Oui, le mot est lâché : Fantasy. Il y a bien des éléments de fantasy disséminés au grès des pages, des sorciers dont les pouvoirs restent énigmatiques et souvent peu démonstratifs (quoique…), des elfes loin des caricatures courantes et pourtant reconnaissables au premier coup d’œil,et un nain dont le portrait est aussi réjouissant que crédible. Mais, c’est une touche, ce n’est pas le but de l’auteur, c’est un habile mélange, une pincée de fantasy qui donne du piquant à l’atmosphère et parfois des frissons (on repensera aux terrifiantes pages de la petite fille). C’est habile, sans lourdeur et avec subtilité. Bref, beaucoup d’ouvrages de fantasy actuelles devraient en tirer des leçons.

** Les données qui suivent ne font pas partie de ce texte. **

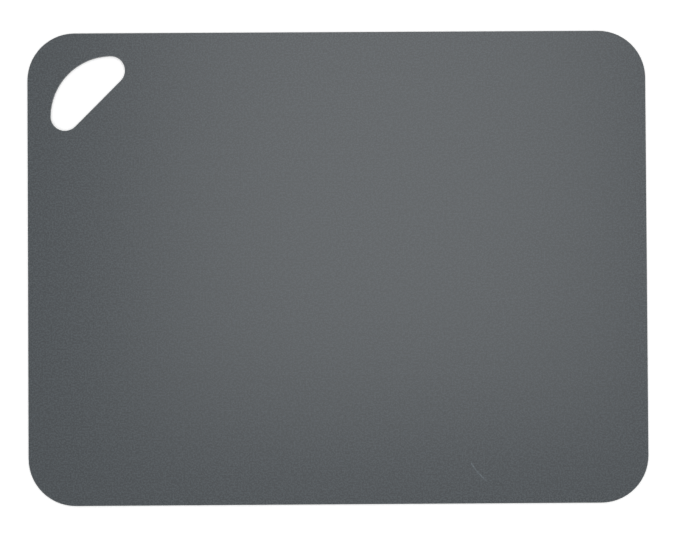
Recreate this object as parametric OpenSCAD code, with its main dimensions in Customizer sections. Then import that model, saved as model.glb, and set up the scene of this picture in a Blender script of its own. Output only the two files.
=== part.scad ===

Et comment oublier ces personnages, pourtant si nombreux, au moins une vingtaine, et néanmoins si bien décrits, avec plus de charisme et de caractère les uns que les autres. Nous restons cois devant des personnages si exquisément pensés tel que Leonide Ducatore, un salaud calculateur d’une intelligence qui n’a d’égale que son ambition personnelle. Nous admirons le preux Belisario Ducatore pourtant installé en quelques pages et nous détestons bien rapidement la peste de Clarrisima Ducatore. Il reste aussi tous les seconds couteaux, les hommes d’armes, le Capitaine Melanchter, la Compagnie Folle singulière, drôle et attachante….Tant et tant de visages et de personnalités qui ont une chose en commun : la capacité hors du commun de

Jaworski

d’en faire des personnages redoutablement étudiés et pensés, une galerie haute en couleur et d’une précision psychologique acérée.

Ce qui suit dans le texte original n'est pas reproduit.